What you need to do:
Extract and list every line that contains the word "scene".

Dataset extract:
§

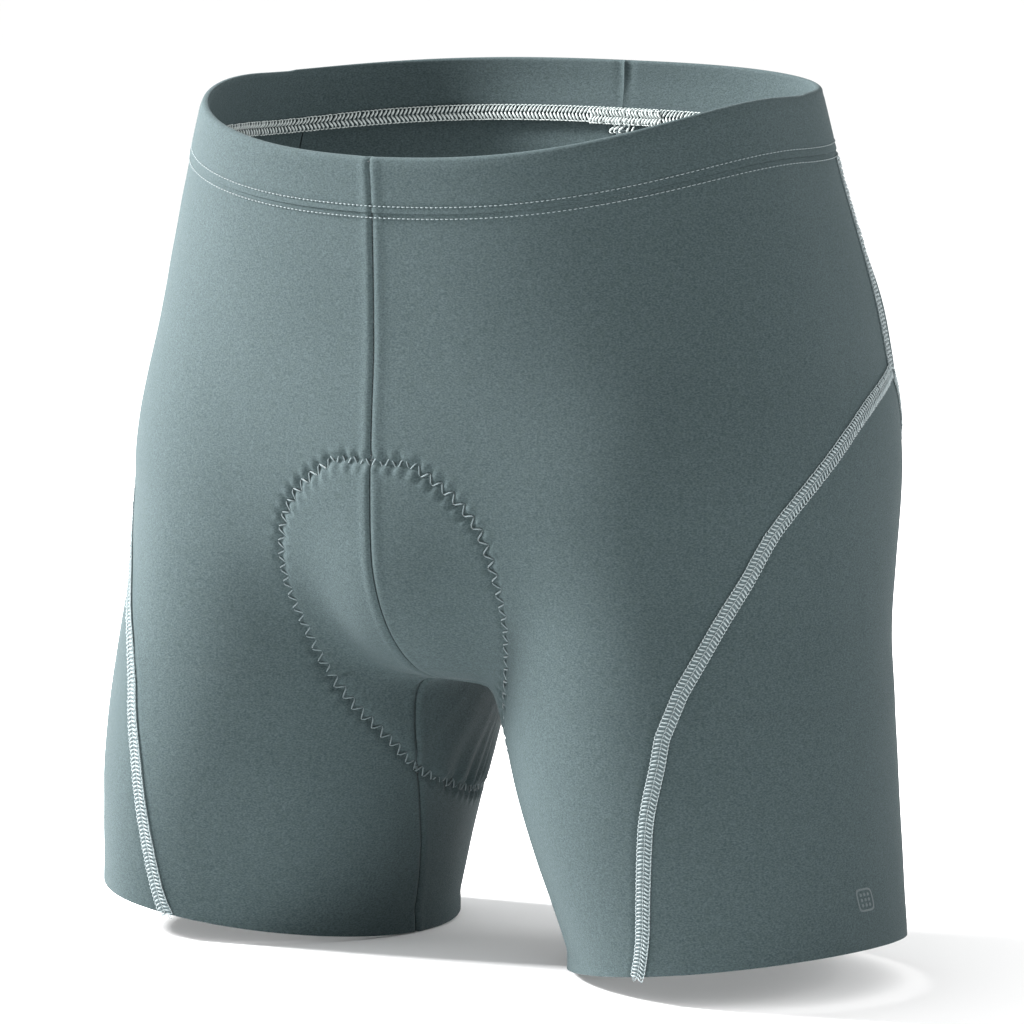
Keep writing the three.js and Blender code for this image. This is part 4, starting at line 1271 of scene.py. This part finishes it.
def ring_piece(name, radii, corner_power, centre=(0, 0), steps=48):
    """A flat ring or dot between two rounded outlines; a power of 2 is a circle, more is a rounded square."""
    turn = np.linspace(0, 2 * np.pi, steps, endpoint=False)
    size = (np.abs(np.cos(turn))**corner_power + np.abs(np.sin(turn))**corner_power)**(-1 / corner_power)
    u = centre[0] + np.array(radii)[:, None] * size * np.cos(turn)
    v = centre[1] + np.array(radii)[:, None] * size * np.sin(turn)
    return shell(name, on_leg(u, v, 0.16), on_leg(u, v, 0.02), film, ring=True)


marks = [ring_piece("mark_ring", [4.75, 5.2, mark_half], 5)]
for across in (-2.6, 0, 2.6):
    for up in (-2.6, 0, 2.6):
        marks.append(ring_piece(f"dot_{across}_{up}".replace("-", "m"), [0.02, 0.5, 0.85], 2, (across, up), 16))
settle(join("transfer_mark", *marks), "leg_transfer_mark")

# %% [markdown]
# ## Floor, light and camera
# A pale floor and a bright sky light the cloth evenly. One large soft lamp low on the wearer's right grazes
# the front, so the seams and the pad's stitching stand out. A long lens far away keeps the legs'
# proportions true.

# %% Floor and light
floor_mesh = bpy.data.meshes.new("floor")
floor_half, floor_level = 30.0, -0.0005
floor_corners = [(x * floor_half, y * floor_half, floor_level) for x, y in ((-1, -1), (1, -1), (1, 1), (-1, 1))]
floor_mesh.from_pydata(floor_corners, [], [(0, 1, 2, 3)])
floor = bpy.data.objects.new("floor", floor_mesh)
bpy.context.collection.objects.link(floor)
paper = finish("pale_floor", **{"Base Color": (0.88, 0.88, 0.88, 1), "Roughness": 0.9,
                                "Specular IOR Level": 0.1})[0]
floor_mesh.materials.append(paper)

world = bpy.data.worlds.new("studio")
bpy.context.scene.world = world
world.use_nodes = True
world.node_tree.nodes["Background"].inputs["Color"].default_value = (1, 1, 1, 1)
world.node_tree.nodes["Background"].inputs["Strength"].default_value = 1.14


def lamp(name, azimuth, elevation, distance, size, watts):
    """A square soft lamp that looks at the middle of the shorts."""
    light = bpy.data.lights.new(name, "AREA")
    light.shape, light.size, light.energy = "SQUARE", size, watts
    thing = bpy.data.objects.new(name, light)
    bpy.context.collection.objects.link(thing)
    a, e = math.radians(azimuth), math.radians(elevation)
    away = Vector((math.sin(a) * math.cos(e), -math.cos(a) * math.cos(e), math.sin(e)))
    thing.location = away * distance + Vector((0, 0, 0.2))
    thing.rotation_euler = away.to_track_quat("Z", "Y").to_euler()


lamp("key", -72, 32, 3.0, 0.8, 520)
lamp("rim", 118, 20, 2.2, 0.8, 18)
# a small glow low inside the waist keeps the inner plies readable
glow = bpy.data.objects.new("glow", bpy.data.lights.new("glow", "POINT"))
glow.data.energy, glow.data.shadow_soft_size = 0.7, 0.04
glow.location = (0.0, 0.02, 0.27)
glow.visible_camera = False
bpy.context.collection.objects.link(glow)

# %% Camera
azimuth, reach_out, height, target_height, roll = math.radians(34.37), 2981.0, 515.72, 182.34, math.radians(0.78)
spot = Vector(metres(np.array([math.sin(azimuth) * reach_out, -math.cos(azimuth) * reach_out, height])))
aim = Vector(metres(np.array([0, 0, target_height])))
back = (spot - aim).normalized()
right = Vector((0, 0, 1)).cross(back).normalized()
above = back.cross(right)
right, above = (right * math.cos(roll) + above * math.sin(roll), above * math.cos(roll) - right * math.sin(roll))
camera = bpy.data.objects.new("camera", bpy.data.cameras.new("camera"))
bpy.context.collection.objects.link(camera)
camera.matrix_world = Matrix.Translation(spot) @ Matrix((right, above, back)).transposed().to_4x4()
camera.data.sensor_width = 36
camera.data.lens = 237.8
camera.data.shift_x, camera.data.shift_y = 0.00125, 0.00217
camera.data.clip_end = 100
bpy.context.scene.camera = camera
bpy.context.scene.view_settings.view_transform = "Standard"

§

Reply:
Keep writing the three.js and Blender code for this image. This is part 4, starting at line 1271 of scene.py. This part finishes it.
bpy.context.scene.world = world
bpy.context.scene.camera = camera
bpy.context.scene.view_settings.view_transform = "Standard"